On September first I woke up at six am and saw multiple phone calls plus a text from my brother to call him. There were from 4:15 in the morning.

I knew what that meant.

On August 31st I had this thought, "My mom just needs to die." She was suffering, in a coma, she was drugged but in obvious distress. My brother made sure she got more medication to calm her. I sat at my desk and realized that my mother not only was going to die, but she NEEDED to die.

And die she did.

My mom died. In a facility, alone, exactly how she wanted to go so that she wasn't a bother to her family, so that medical professionals could handle the unpleasant side of her death, my mom's heart stopped probably from a build up of ammonia and other toxins. She fell into sleep then coma, and drifted away from us forever.

My mom died.

It's exactly one week later and I can't quite get my mind around it. I'm wearing her wedding ring, and my grandmas engagement rings stacked with my own and I still can't get over it. It's one thing to intellectually know that your parents are going to die some day. It's another thing for you to know your parent is terminally ill and see how ravaged they are by what is killing them. Its yet another thing to hear them talking about their funeral, seeing them and knowing they are totally ok with this death thing that's coming.

And when they die, it is yet STILL another thing and it's possibly the worst thing ever.

What puzzles me is that this pain, this grief, isn't unique. I know so many people whose parents have died and I amazed at how they are upright and functioning humans. How is it possible that a grief this wracking, this soul searing can fade? How does anyone recover from this?

You just do.

I don't know how yet. I know people who lost parents as children, and as old people, and they all still function so I know you do. Somehow we go on and life continues.
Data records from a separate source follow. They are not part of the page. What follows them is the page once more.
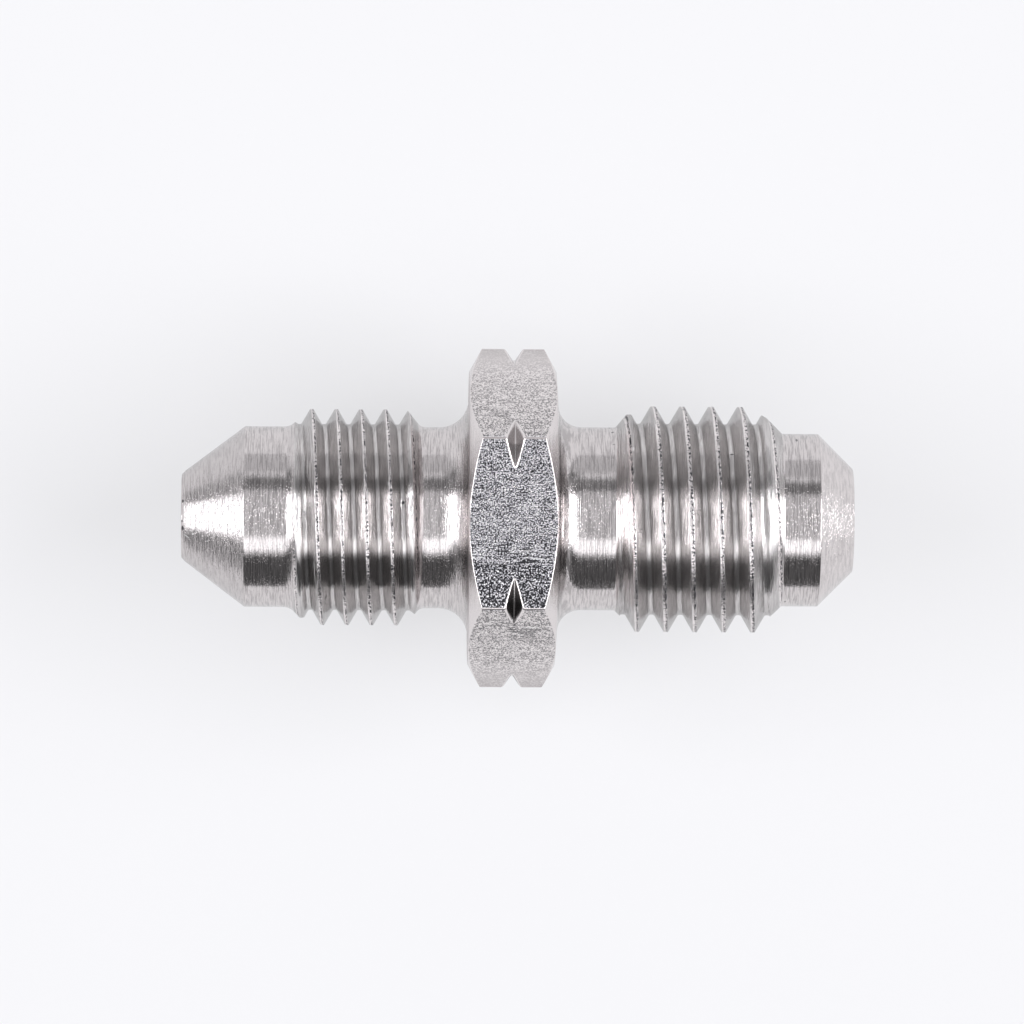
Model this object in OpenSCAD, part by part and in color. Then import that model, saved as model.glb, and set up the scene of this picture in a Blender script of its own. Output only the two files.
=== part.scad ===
// Line adapter with a flare end and a metric end, turned in one piece from
// hexagon bar. It lies on one flat of its hexagon: +X runs along the axis
// towards the metric end, +Z is up, and the origin is on the surface that it
// lies on, under the middle of its length. All sizes are in millimetres.

/* [Flare end] */
// Diameter of the flat ring at the tip
flare_tip_d = 3.62; // [3.56:0.02:4.4]
// Width of the broken edge round the tip
flare_tip_break = 0.16; // [0.02:0.02:0.3]
// Angle between the sealing cone and the axis
flare_cone_angle = 37; // [30:1:50]
// Diameter of the plain nose behind the cone
flare_nose_d = 7.8; // [6.6:0.02:7.84]
// Length of the plain nose
flare_nose_len = 1.95; // [0.8:0.05:5]

/* [Flare thread] */
// Outside diameter of the thread
flare_thread_d = 9.33; // [9.3:0.01:9.52]
// Distance from one crest to the next
flare_pitch = 1.0583; // [1.02:0.0001:1.25]
// Depth of the thread below its crests
flare_thread_depth = 0.65; // [0.5:0.01:0.7]
// Length of the threaded stretch with its slopes at both ends
flare_thread_len = 5.64; // [4:0.02:20]
// Angle about the axis, from +Y towards +Z, at which a crest begins
flare_thread_turn = 47; // [0:1:359]
// Angle of the slope from the nose up to the thread
flare_nose_slope = 45; // [40:1:60]
// Angle of the slope from the thread down to the neck
flare_neck_slope = 51; // [40:1:60]
// Diameter of the neck between thread and hexagon
flare_neck_d = 7.82; // [6.6:0.02:7.84]
// Length of the neck with its fillet
flare_neck_len = 2.04; // [1.8:0.02:8]
// Radius of the fillet between neck and hexagon
flare_fillet_r = 1.25; // [0.1:0.05:1.6]

/* [Hexagon] */
// Width across the flats
hex_flats = 12.7; // [12:0.05:16]
// Length of the flats along the axis
hex_len = 3.76; // [3:0.02:8]
// Angle of the chamfers at both ends of the hexagon
hex_chamfer_angle = 29; // [10:1:40]
// Angle by which the flare side face rises towards its neck
flare_face_angle = 1.5; // [0:0.5:8]
// Angle by which the metric side face rises towards its neck
metric_face_angle = 6; // [0:0.5:8]
// Width of the groove cut across the corners
groove_w = 0.78; // [0.3:0.02:1]
// Depth of that groove below the corners
groove_depth = 0.58; // [0.1:0.02:0.8]
// Shift of the groove from the middle of the hexagon
groove_shift = 0.04; // [-0.3:0.02:0.3]

/* [Metric thread] */
// Diameter of the neck between hexagon and thread
metric_neck_d = 7.9; // [6.6:0.02:8]
// Length of the neck with its fillet
metric_neck_len = 2.42; // [2:0.02:8]
// Radius of the fillet between hexagon and neck
metric_fillet_r = 1; // [0.1:0.05:1.6]
// Outside diameter of the thread
metric_thread_d = 9.75; // [9.7:0.01:10]
// Distance from one crest to the next
metric_pitch = 1.25; // [1.15:0.05:1.5]
// Depth of the thread below its crests
metric_thread_depth = 0.75; // [0.6:0.01:0.8]
// Length of the threaded stretch with its slopes at both ends
metric_thread_len = 7.21; // [5:0.01:25]
// Angle about the axis, from +Y towards +Z, at which a crest begins
metric_thread_turn = 252; // [0:1:359]
// Angle of the slope from the neck up to the thread
metric_neck_slope = 50; // [40:1:60]
// Angle of the slope from the thread down to the nose
metric_nose_slope = 45; // [40:1:60]

/* [Metric end] */
// Diameter of the plain nose past the thread
metric_nose_d = 7.46; // [6.2:0.02:8]
// Length of the plain nose
metric_nose_len = 1.56; // [0.5:0.01:6]
// Angle between the seating cone and the axis
metric_cone_angle = 45; // [30:1:60]
// Diameter of the flat end
metric_tip_d = 4.46; // [4:0.02:6]

/* [Bore] */
// Diameter of the hole through the whole length
bore_d = 3; // [2:0.05:3.1]
// Width of the broken edge at the flare mouth of the hole
flare_mouth_break = 0.12; // [0:0.02:0.18]
// Width of the broken edge at the metric mouth of the hole
metric_mouth_break = 0.2; // [0:0.02:0.3]

/* [Hidden] */

steel = "#b9b5b1";
round_steps = 96;
fillet_steps = 8;
turn_steps = 20;
// Reach of a cutting tool past the surface that it opens
over = 0.1;
hex_corners = 6;
// Half of the angle between a thread's two flanks
flank_angle = 30;
// Share of a thread's pitch that is the flat of its root
root_share = 0.16;

axis_z = hex_flats / 2;
corner_r = axis_z / cos(180 / hex_corners);

flare_tip_edge_r = flare_tip_d / 2 + flare_tip_break;
flare_cone_len = (flare_nose_d / 2 - flare_tip_edge_r) / tan(flare_cone_angle);
metric_cone_len = (metric_nose_d - metric_tip_d) / 2 / tan(metric_cone_angle);

flare_face_rise = (axis_z - flare_neck_d / 2 - flare_fillet_r) * tan(flare_face_angle);
metric_face_rise = (axis_z - metric_neck_d / 2 - metric_fillet_r) * tan(metric_face_angle);

// Stations along the axis, counted from the flare tip
flare_break_x = flare_tip_break;
flare_cone_x = flare_break_x + flare_cone_len;
flare_nose_x = flare_cone_x + flare_nose_len;
flare_thread_x = flare_nose_x + flare_thread_len;
flare_neck_x = flare_thread_x + flare_neck_len;
hex_start_x = flare_neck_x + flare_face_rise;
hex_end_x = hex_start_x + hex_len;
metric_face_x = hex_end_x + metric_face_rise;
metric_neck_x = metric_face_x + metric_neck_len;
metric_thread_x = metric_neck_x + metric_thread_len;
metric_nose_x = metric_thread_x + metric_nose_len;
total_len = metric_nose_x + metric_cone_len;
groove_x = (hex_start_x + hex_end_x) / 2 + groove_shift;

function run(rise, angle) = rise / tan(angle);

// Quarter round from the neck up to the side face; side is 1 where the face
// lies further along the axis than the neck, and -1 where it lies before it
function fillet(face_x, neck_r, r, side) = [
    for (i = [0 : fillet_steps])
        let (a = 90 * (side > 0 ? i : fillet_steps - i) / fillet_steps)
        [neck_r + r * (1 - cos(a)), face_x - side * r * (1 - sin(a))]
];

// Half section of everything that is turned, as radius and station
function turned_outline() = concat(
    [
        [0, 0],
        [flare_tip_d / 2, 0],
        [flare_tip_edge_r, flare_break_x],
        [flare_nose_d / 2, flare_cone_x],
        [flare_nose_d / 2, flare_nose_x],
        [flare_thread_d / 2,
            flare_nose_x + run((flare_thread_d - flare_nose_d) / 2, flare_nose_slope)],
        [flare_thread_d / 2,
            flare_thread_x - run((flare_thread_d - flare_neck_d) / 2, flare_neck_slope)],
        [flare_neck_d / 2, flare_thread_x]
    ],
    fillet(flare_neck_x, flare_neck_d / 2, flare_fillet_r, 1),
    [
        [axis_z, hex_start_x],
        [corner_r + over, hex_start_x + (corner_r + over - axis_z) * tan(hex_chamfer_angle)],
        [corner_r + over, hex_end_x - (corner_r + over - axis_z) * tan(hex_chamfer_angle)],
        [axis_z, hex_end_x]
    ],
    fillet(metric_face_x, metric_neck_d / 2, metric_fillet_r, -1),
    [
        [metric_neck_d / 2, metric_neck_x],
        [metric_thread_d / 2,
            metric_neck_x + run((metric_thread_d - metric_neck_d) / 2, metric_neck_slope)],
        [metric_thread_d / 2,
            metric_thread_x - run((metric_thread_d - metric_nose_d) / 2, metric_nose_slope)],
        [metric_nose_d / 2, metric_thread_x],
        [metric_nose_d / 2, metric_nose_x],
        [metric_tip_d / 2, total_len],
        [0, total_len]
    ]
);

module along_axis() {
    rotate([0, 90, 0])
        children();
}

// Bar stock: the hexagon, long enough to hold every turned form
module hexagon_bar() {
    along_axis()
        rotate([0, 0, 180 / hex_corners])
            cylinder(h = total_len, r = corner_r, $fn = hex_corners);
}

module turned_form() {
    along_axis()
        rotate_extrude($fn = round_steps)
            polygon(turned_outline());
}

// Groove that crosses only the corners, because it ends outside the flats
module corner_groove() {
    slope = groove_w / 2 / groove_depth;
    along_axis()
        rotate_extrude($fn = round_steps)
            polygon([
                [corner_r - groove_depth, groove_x],
                [corner_r + over, groove_x + slope * (groove_depth + over)],
                [corner_r + over, groove_x - slope * (groove_depth + over)]
            ]);
}

module bore() {
    along_axis()
        translate([0, 0, -over])
            cylinder(h = total_len + 2 * over, d = bore_d, $fn = round_steps);
    mouth_break(0, 1, flare_mouth_break);
    mouth_break(total_len, -1, metric_mouth_break);
}

// Broken edge of the hole's mouth at station x; inward is 1 or -1
module mouth_break(x, inward, width) {
    if (width > 0)
        along_axis()
            rotate_extrude($fn = round_steps)
                polygon([
                    [0, x - inward * over],
                    [bore_d / 2 + width + over, x - inward * over],
                    [bore_d / 2, x + inward * width],
                    [0, x + inward * width]
                ]);
}

// Right-hand helical groove of one thread between stations x_from and x_to. It
// starts half a pitch before them and ends half a pitch after them, in the air
// over the plain stretches there, because those are thinner than its root.
module thread_groove(thread_d, pitch, depth, turn, x_from, x_to) {
    root_half = pitch * root_share / 2;
    crest_half = root_half + depth * tan(flank_angle);
    mouth_half = crest_half + over * tan(flank_angle);
    root_r = thread_d / 2 - depth;
    mouth_r = thread_d / 2 + over;
    section = [
        [-mouth_half, mouth_r],
        [-root_half, root_r],
        [root_half, root_r],
        [mouth_half, mouth_r]
    ];
    corners = len(section);
    turns = (x_to - x_from) / pitch + 1;
    steps = ceil(turns * turn_steps);
    points = [
        for (i = [0 : steps])
            let (a = turn + 360 * i / turn_steps)
            for (s = section)
                [
                    x_from - pitch / 2 + pitch * i / turn_steps + s[0],
                    s[1] * cos(a),
                    s[1] * sin(a)
                ]
    ];
    sides = [
        for (i = [0 : steps - 1])
            for (j = [0 : corners - 1])
                let (
                    here = i * corners + j,
                    beside = i * corners + (j + 1) % corners,
                    ahead = here + corners,
                    across = beside + corners
                )
                for (face = [[here, ahead, beside], [beside, ahead, across]])
                    face
    ];
    start_face = [for (j = [0 : corners - 1]) j];
    end_face = [for (j = [corners - 1 : -1 : 0]) steps * corners + j];
    polyhedron(points, concat([start_face], sides, [end_face]));
}

module adapter_body() {
    color(steel)
        translate([-total_len / 2, 0, axis_z])
            difference() {
                intersection() {
                    hexagon_bar();
                    turned_form();
                }
                corner_groove();
                thread_groove(flare_thread_d, flare_pitch, flare_thread_depth,
                    flare_thread_turn, flare_nose_x, flare_thread_x);
                thread_groove(metric_thread_d, metric_pitch, metric_thread_depth,
                    metric_thread_turn, metric_neck_x, metric_thread_x);
                bore();
            }
}

adapter_body();
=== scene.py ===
"""Line adapter with a flare end and a metric end, turned from hexagon bar in one piece.

The adapter's surface is one mesh, made from its profile along the axis: every
column of the mesh is that profile at one angle about the axis, so both threads
run round it as true helices. +X runs towards the metric end and +Z is up.
"""

import math

import bpy
import numpy as np
from bpy.props import FloatProperty, FloatVectorProperty, PointerProperty
from bpy.types import Operator, Panel, PropertyGroup
from mathutils import Matrix, Vector


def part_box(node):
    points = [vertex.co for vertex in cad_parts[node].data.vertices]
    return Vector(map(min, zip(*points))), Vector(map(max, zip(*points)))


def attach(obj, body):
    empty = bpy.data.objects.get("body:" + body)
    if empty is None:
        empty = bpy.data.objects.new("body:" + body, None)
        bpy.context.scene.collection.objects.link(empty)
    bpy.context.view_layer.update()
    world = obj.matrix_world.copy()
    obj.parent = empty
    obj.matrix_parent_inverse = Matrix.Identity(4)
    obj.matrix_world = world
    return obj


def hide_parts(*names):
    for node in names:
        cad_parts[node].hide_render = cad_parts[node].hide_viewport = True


bl_info = {
    "name": "Line adapter",
    "version": (1, 0, 0),
    "blender": (4, 5, 0),
    "location": "3D View > Sidebar > Adapter",
    "description": "Makes a turned line adapter and the table that it lies on",
    "category": "Object",
}

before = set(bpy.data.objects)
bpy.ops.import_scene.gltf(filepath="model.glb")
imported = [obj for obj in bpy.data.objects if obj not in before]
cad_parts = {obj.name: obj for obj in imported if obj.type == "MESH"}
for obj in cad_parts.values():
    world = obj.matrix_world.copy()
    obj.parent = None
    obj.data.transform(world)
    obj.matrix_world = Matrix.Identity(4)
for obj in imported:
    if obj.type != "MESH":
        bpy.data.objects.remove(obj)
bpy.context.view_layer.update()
BODY_LOW, BODY_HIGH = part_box("adapter_body")
BODY_LENGTH = BODY_HIGH[0] - BODY_LOW[0]
ACROSS_FLATS = BODY_HIGH[2] - BODY_LOW[2]

MILLIMETRE = 0.001
# Half of the angle between a thread's two flanks
FLANK_ANGLE = math.radians(30)
# Angle about the axis that one side of the hexagon takes up, and half of it
SECTOR = math.radians(60)
HALF_SECTOR = SECTOR / 2
# Columns of the mesh in one such angle: beside each corner, and between the grooves
CORNER_COLUMNS, FLAT_COLUMNS = 8, 32
# Points of the mesh that are closer than this, in metres, become one
SAME_PLACE = 1e-8

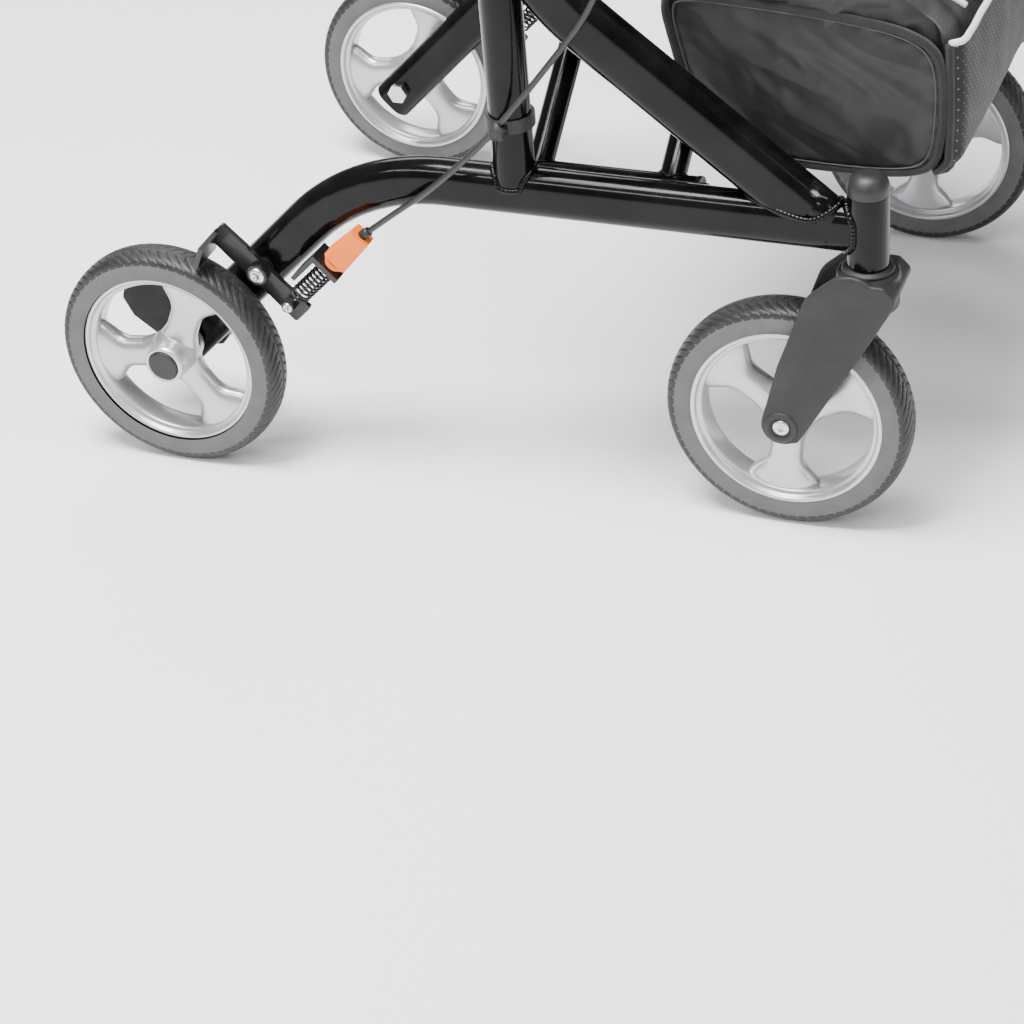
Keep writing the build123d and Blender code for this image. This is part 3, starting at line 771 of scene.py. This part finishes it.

I know for me I went to work about 2 and a half hours after learning my mother was dead. I went to have conversations and gather things and send messages and tidy up what needed to be sorted. I found having occupation kept me moving forward. Had I stayed home and done nothing I might have collapsed on myself like a neutron star. The weight of this grief is still oppressive, pressing down on me as though I weigh 500 pounds.

I came home from work and ate junk for breakfast.
Grief loves carbs.

There are major milestones in all lives. I just crossed one of the bad ones. And now I move forward into the rest of my life, using everything she ever taught me to be the person I am.